▶ _Exercise_
Print the lines beginning with the one that contains "The three.js and" and ending with the one that contains "# ---- The package's", exactly, both included, and no other lines.

▶ _Dataset entries_

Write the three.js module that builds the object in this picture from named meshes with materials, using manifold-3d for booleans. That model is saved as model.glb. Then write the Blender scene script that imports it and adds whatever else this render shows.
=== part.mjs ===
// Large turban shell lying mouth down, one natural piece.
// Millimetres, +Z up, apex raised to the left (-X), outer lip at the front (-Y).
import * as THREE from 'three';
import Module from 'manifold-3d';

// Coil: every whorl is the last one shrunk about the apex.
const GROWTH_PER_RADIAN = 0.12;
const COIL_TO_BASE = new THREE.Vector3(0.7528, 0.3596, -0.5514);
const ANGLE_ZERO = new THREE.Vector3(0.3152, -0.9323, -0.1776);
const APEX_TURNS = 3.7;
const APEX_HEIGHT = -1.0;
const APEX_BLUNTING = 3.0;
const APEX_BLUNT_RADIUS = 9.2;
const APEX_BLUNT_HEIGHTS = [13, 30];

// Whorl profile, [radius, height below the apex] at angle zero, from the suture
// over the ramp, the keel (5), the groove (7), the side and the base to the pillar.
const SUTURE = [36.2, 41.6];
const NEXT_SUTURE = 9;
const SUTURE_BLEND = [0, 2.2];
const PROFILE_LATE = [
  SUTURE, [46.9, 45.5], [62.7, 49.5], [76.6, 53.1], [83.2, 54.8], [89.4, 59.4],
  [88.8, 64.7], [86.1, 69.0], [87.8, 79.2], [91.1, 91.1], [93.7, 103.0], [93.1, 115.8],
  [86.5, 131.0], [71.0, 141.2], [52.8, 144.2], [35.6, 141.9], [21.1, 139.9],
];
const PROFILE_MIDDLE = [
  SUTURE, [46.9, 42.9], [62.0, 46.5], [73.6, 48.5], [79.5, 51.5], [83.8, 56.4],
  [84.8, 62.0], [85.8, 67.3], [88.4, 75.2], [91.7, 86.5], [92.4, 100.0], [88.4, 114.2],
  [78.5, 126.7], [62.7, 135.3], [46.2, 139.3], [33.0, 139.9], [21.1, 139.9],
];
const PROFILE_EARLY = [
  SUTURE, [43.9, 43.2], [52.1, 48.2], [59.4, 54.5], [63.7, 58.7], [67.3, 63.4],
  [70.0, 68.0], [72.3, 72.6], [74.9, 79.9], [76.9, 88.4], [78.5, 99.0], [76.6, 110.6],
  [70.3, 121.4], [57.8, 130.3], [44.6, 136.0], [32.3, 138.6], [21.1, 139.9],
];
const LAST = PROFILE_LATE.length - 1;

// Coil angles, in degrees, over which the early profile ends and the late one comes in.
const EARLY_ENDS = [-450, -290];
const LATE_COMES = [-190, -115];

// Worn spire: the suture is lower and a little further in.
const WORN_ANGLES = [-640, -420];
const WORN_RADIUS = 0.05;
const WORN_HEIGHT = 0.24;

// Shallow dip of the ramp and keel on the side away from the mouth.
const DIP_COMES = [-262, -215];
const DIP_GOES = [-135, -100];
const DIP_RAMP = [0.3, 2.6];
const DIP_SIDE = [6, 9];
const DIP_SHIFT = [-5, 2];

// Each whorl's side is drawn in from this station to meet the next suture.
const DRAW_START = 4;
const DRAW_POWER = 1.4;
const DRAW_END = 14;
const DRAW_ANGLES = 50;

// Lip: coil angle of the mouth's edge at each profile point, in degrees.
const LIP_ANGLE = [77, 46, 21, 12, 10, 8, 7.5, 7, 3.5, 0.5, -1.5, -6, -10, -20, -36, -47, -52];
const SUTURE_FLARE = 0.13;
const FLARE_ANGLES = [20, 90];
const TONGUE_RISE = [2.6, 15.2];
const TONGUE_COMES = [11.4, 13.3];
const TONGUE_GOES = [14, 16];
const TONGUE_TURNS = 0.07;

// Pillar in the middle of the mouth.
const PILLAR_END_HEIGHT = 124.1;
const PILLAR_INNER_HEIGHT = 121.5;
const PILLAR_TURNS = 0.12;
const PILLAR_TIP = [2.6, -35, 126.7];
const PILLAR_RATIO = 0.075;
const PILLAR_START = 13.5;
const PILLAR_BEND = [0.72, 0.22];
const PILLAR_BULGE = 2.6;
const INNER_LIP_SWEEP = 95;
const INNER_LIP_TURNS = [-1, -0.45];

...

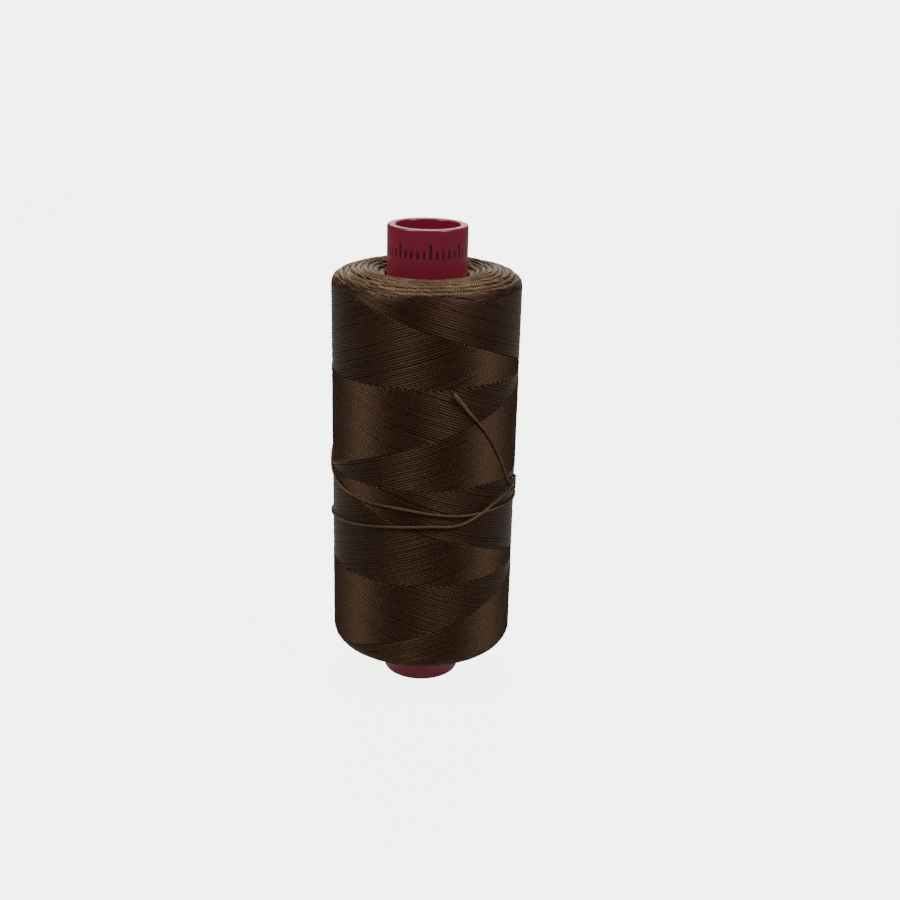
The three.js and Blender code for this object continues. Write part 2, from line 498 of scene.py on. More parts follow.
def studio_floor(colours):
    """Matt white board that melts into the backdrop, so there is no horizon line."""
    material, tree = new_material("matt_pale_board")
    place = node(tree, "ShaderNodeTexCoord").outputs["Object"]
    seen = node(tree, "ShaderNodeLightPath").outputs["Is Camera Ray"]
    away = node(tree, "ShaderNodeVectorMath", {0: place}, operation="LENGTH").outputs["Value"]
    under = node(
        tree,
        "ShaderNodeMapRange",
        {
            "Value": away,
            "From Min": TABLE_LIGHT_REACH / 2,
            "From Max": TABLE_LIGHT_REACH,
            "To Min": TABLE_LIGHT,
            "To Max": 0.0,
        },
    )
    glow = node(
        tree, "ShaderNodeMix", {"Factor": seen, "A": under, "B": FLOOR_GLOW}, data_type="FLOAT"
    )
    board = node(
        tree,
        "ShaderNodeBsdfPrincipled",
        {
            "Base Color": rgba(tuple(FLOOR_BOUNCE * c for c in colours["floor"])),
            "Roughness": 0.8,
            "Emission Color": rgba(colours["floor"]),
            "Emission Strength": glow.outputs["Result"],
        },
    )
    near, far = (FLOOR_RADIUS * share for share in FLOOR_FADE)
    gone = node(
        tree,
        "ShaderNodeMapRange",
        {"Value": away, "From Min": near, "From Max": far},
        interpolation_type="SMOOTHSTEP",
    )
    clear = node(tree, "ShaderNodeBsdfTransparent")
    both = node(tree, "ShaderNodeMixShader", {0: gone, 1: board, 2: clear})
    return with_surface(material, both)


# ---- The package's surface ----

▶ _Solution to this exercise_
The three.js and Blender code for this object continues. Write part 2, from line 498 of scene.py on. More parts follow.
def studio_floor(colours):
    """Matt white board that melts into the backdrop, so there is no horizon line."""
    material, tree = new_material("matt_pale_board")
    place = node(tree, "ShaderNodeTexCoord").outputs["Object"]
    seen = node(tree, "ShaderNodeLightPath").outputs["Is Camera Ray"]
    away = node(tree, "ShaderNodeVectorMath", {0: place}, operation="LENGTH").outputs["Value"]
    under = node(
        tree,
        "ShaderNodeMapRange",
        {
            "Value": away,
            "From Min": TABLE_LIGHT_REACH / 2,
            "From Max": TABLE_LIGHT_REACH,
            "To Min": TABLE_LIGHT,
            "To Max": 0.0,
        },
    )
    glow = node(
        tree, "ShaderNodeMix", {"Factor": seen, "A": under, "B": FLOOR_GLOW}, data_type="FLOAT"
    )
    board = node(
        tree,
        "ShaderNodeBsdfPrincipled",
        {
            "Base Color": rgba(tuple(FLOOR_BOUNCE * c for c in colours["floor"])),
            "Roughness": 0.8,
            "Emission Color": rgba(colours["floor"]),
            "Emission Strength": glow.outputs["Result"],
        },
    )
    near, far = (FLOOR_RADIUS * share for share in FLOOR_FADE)
    gone = node(
        tree,
        "ShaderNodeMapRange",
        {"Value": away, "From Min": near, "From Max": far},
        interpolation_type="SMOOTHSTEP",
    )
    clear = node(tree, "ShaderNodeBsdfTransparent")
    both = node(tree, "ShaderNodeMixShader", {0: gone, 1: board, 2: clear})
    return with_surface(material, both)


# ---- The package's surface ----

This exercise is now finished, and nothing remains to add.